How to visit

Molesworth Street, Thorndon, Wellington

Nestled among the office buildings just up from Parliament, the Magyar Millennium Park provides a welcome haven for timeout from the hustle and bustle. A testimony to New Zealand’s cultural diversity, it has become one of Wellington’s unique tourist attractions.

Hungarian Garden Features

Totem pole

The totem pole or “kopjafa”, which was carved from tōtara in 1999 by a locally based (since returned) Transylvanian wood carver, symbolises freedom.

Hungarian archway

A decorative wooden archway or “Székely kapu”, carved from Hungarian oak by Hungarian master carvers in Transylvania and gifted to us by the Hungarian Parliament, stands at the entrance to the park.

Time Capsule

The time capsule was placed at the foot of the flagpole in commemoration of the 50th anniversary of the 1956 Hungarian Revolution as well as the 160th anniversary of the 1848-49 Revolution and War of Independence.
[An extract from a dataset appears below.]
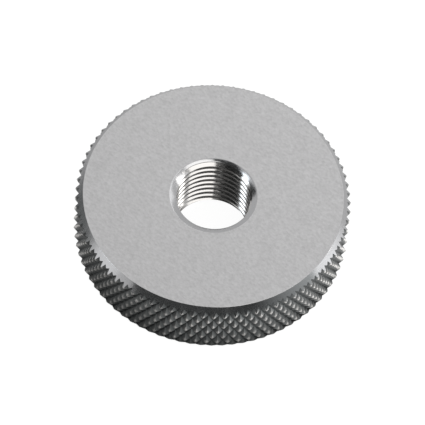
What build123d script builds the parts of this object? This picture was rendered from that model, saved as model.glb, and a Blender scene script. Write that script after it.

The park features trees that you typically find in Hungary and the shrubs and garden give a splash of the Hungarian colours – red, white and green.


The mural, by Whanganui based Hungarian artist Daniella Sasvári, which adorns the electricity box “acquired” in the aftermath of 2016 Kaikōura earthquake, tells Hungary’s thousand years’ story.

Engraved Pavers


The engraved pavers each tell their own story, mostly of Hungarians in New Zealand, as well as friends of Hungarians, and they are in large part how the park was and continues to be funded.